UTQG traction grades measure a tire’s ability to stop on wet asphalt and concrete, with AA being the highest rating and C being the lowest. Most quality all-season and touring tires sold in the US carry an A or AA traction grade, which means strong wet-braking performance for rain-heavy regions like the Pacific Northwest or Southeast. I’d avoid tires rated B or C for everyday driving unless you live in a consistently dry climate, since wet stopping distance increases significantly at lower grades.

What do UTQG temperature ratings A, B, and C mean for tire safety?

The UTQG temperature rating indicates how well a tire dissipates heat at sustained high speeds, with A being the best and C meeting only the minimum federal safety standard. If you regularly drive on US highways at 65–75 mph, especially during hot summers in states like Texas or Arizona, I’d recommend choosing tires rated A or B for temperature resistance. A tire that can’t manage heat effectively is more prone to blowouts, so this rating matters more than many drivers realize.

Can you compare UTQG ratings between different tire brands?

You can technically compare UTQG ratings across brands, but it’s important to know that each manufacturer conducts its own testing against a reference tire, so the scores aren’t perfectly standardized. A Goodyear tire rated at 500 treadwear may not wear identically to a Bridgestone tire rated at 500 because testing conditions and compounding methods vary. I use UTQG ratings as a general comparison tool within the same brand or tire category, and then cross-reference with independent tests from sources like Tire Rack or Consumer Reports for more accuracy.

Do UTQG ratings apply to winter tires and light truck tires?

No, UTQG ratings are only required on passenger car tires sold in the United States, so dedicated winter tires, light truck (LT) tires, and spare tires are exempt from the grading system. This is a common point of confusion when shopping for replacements—if you’re looking at snow tires or LT-rated tires for your pickup, you won’t find UTQG scores on the sidewall. For those tire categories, I recommend relying on the 3-Peak Mountain Snowflake symbol for winter traction and manufacturer load ratings for truck tires instead.

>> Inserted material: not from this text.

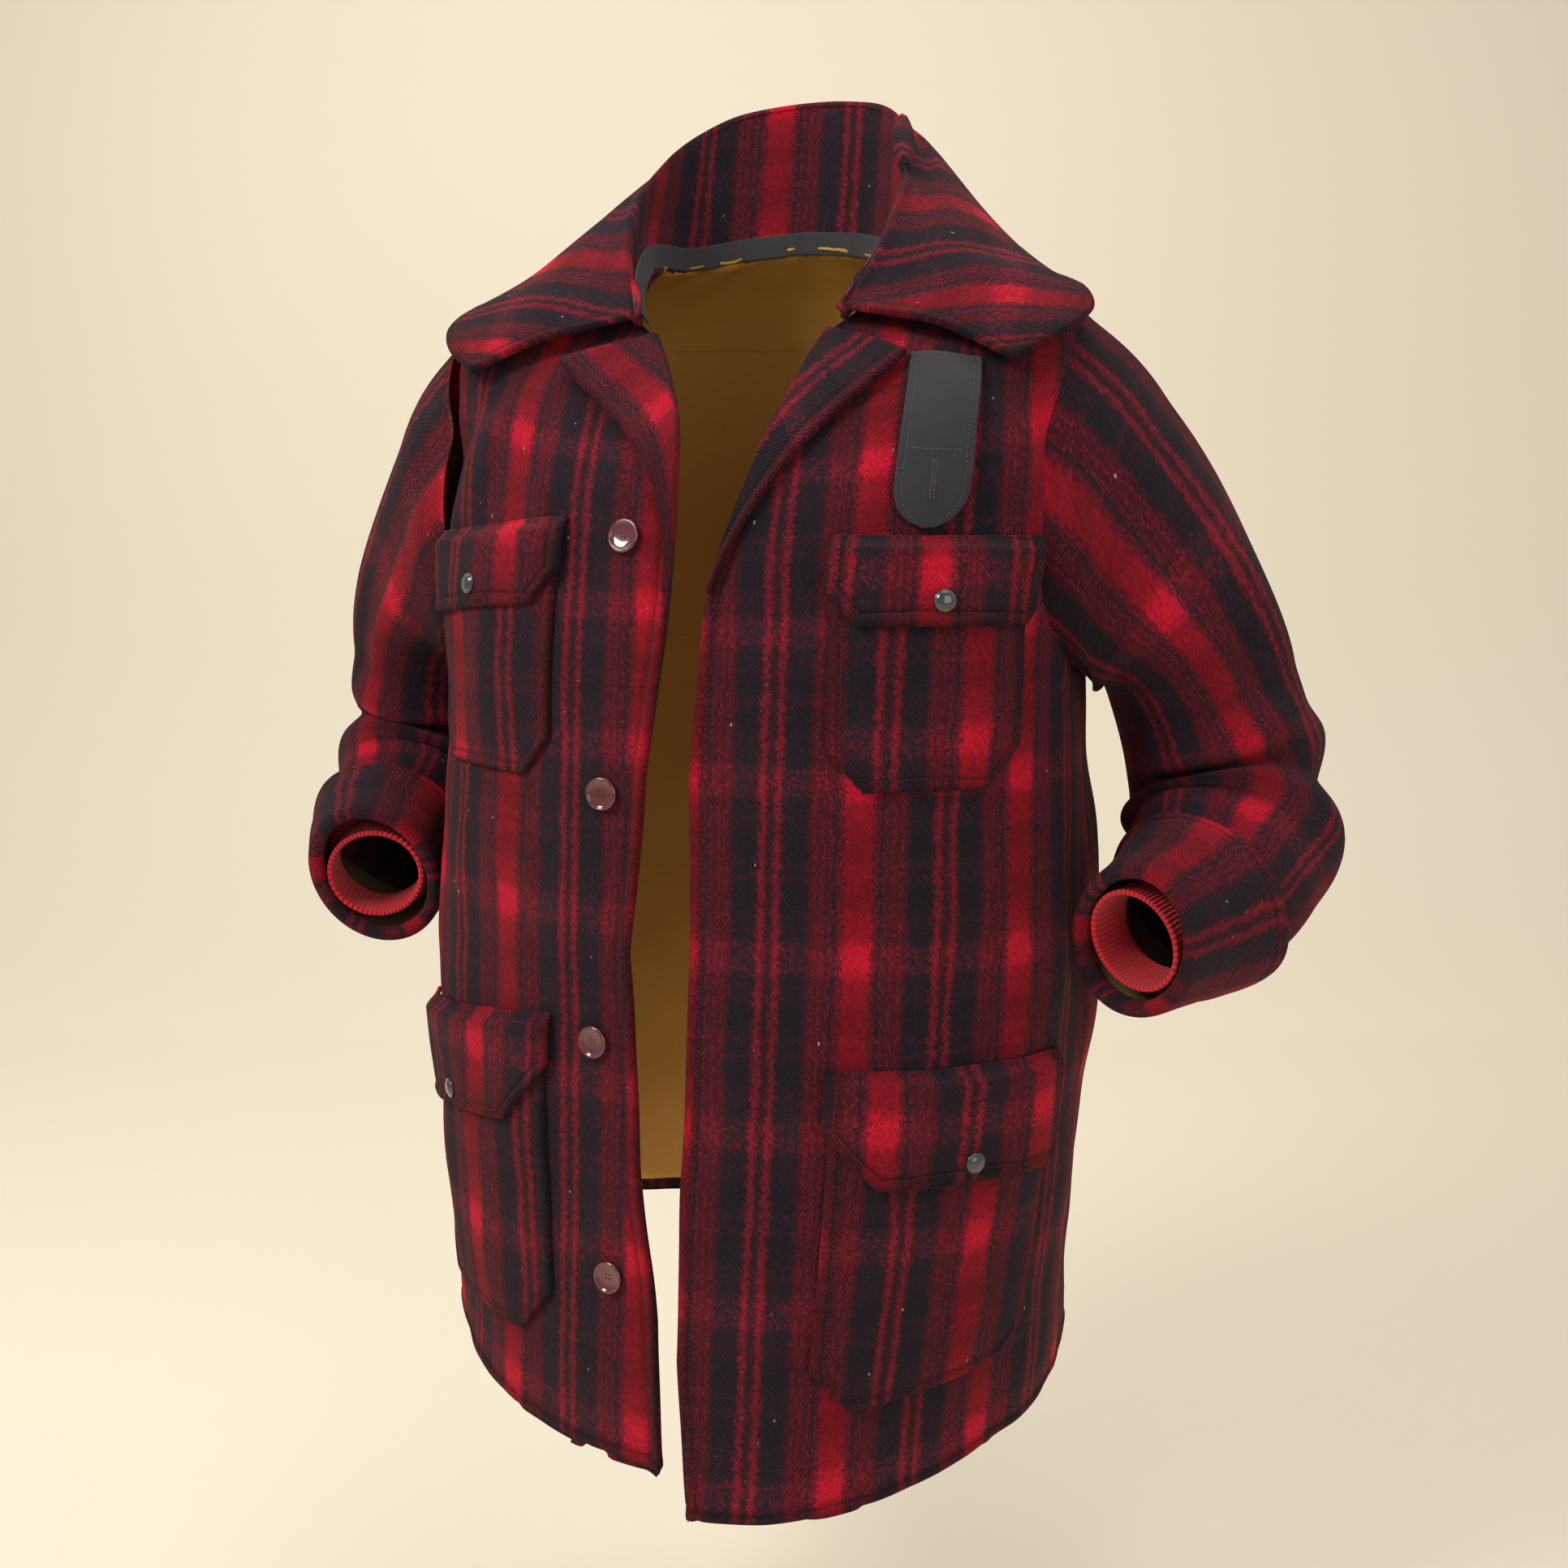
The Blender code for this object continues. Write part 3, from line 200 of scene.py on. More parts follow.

How do I use UTQG ratings to choose the best replacement tires for my budget?

Start by deciding your priority: if you want maximum mileage per dollar, look for tires with a treadwear rating of 500 or higher paired with an A traction grade, which typically fall in the $100–$160 per tire range from brands like Cooper, General, or Hankook. If you prioritize grip and handling for spirited driving, you’ll want a lower treadwear rating (200–400) with an AA traction grade, though these tires wear faster and may cost $150–$250 each. I always weigh the UTQG treadwear score against the manufacturer’s mileage warranty, since a tire with a 60,000-mile warranty and a 600 treadwear rating gives you two data points confirming real-world durability.